> _WRITTEN REQUEST_: Repeat exactly each line of the data provided below.
BEGIN RECORDS FOR THE TASK
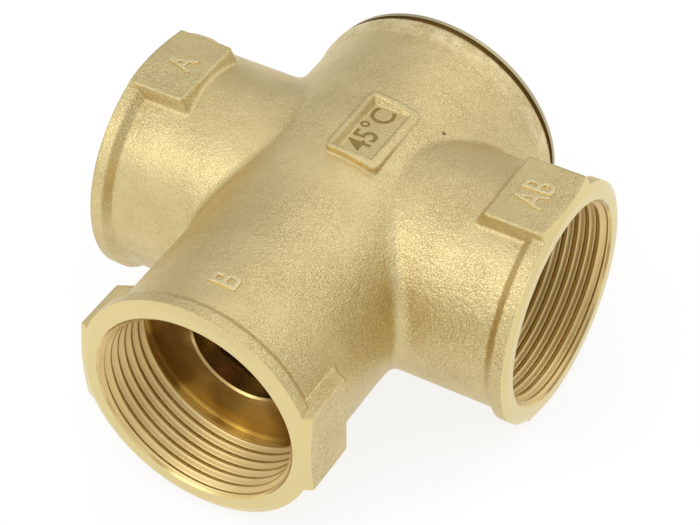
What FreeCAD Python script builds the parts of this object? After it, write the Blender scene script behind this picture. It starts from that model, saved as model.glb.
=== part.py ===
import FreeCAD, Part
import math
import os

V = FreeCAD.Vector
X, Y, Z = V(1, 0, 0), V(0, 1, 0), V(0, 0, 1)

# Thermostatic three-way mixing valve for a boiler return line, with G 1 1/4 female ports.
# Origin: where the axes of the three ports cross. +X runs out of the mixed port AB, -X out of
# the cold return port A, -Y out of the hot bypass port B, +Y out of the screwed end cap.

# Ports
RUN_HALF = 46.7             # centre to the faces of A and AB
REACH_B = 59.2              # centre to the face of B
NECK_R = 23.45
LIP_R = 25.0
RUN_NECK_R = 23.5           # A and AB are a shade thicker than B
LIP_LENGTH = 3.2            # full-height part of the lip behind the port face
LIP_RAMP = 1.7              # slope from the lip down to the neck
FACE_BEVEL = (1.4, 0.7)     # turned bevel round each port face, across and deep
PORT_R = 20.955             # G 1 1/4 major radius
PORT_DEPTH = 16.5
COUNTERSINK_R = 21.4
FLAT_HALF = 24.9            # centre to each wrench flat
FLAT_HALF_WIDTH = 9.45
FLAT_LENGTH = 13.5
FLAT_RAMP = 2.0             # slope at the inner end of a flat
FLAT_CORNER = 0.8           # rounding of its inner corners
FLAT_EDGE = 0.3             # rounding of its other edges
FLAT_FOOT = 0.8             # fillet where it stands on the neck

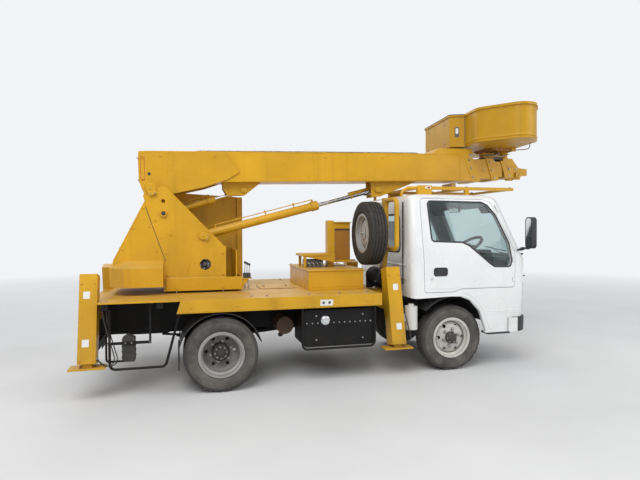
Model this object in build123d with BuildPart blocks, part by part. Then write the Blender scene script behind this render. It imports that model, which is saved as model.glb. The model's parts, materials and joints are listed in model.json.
END RECORDS FOR THE TASK
> _OUTPUT FOR THIS EXERCISE_:
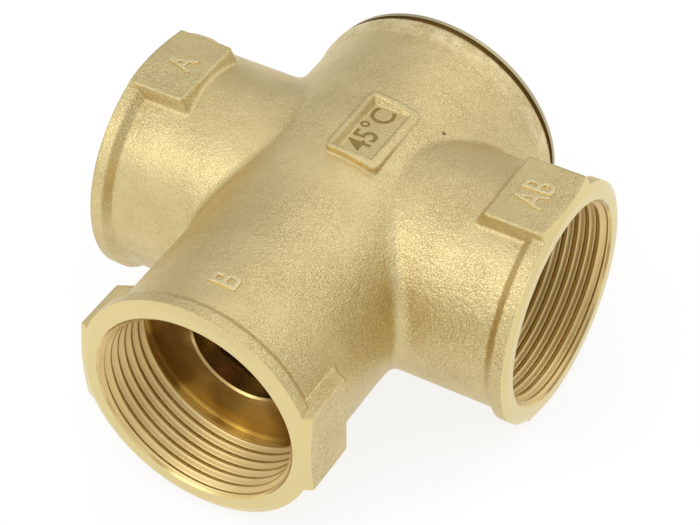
What FreeCAD Python script builds the parts of this object? After it, write the Blender scene script behind this picture. It starts from that model, saved as model.glb.
=== part.py ===
import FreeCAD, Part
import math
import os

V = FreeCAD.Vector
X, Y, Z = V(1, 0, 0), V(0, 1, 0), V(0, 0, 1)

# Thermostatic three-way mixing valve for a boiler return line, with G 1 1/4 female ports.
# Origin: where the axes of the three ports cross. +X runs out of the mixed port AB, -X out of
# the cold return port A, -Y out of the hot bypass port B, +Y out of the screwed end cap.

# Ports
RUN_HALF = 46.7             # centre to the faces of A and AB
REACH_B = 59.2              # centre to the face of B
NECK_R = 23.45
LIP_R = 25.0
RUN_NECK_R = 23.5           # A and AB are a shade thicker than B
LIP_LENGTH = 3.2            # full-height part of the lip behind the port face
LIP_RAMP = 1.7              # slope from the lip down to the neck
FACE_BEVEL = (1.4, 0.7)     # turned bevel round each port face, across and deep
PORT_R = 20.955             # G 1 1/4 major radius
PORT_DEPTH = 16.5
COUNTERSINK_R = 21.4
FLAT_HALF = 24.9            # centre to each wrench flat
FLAT_HALF_WIDTH = 9.45
FLAT_LENGTH = 13.5
FLAT_RAMP = 2.0             # slope at the inner end of a flat
FLAT_CORNER = 0.8           # rounding of its inner corners
FLAT_EDGE = 0.3             # rounding of its other edges
FLAT_FOOT = 0.8             # fillet where it stands on the neck

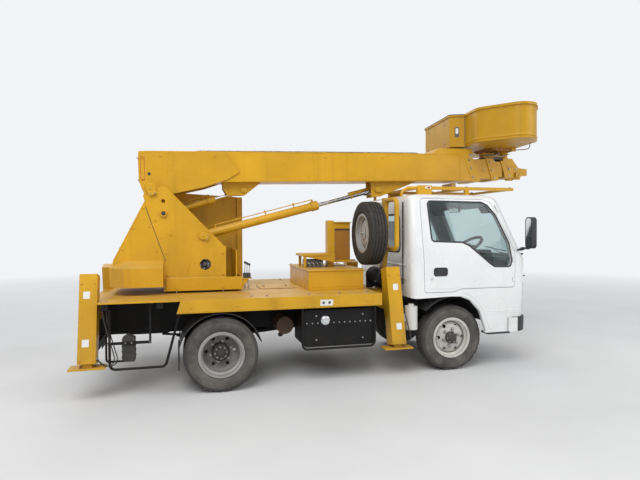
Model this object in build123d with BuildPart blocks, part by part. Then write the Blender scene script behind this render. It imports that model, which is saved as model.glb. The model's parts, materials and joints are listed in model.json.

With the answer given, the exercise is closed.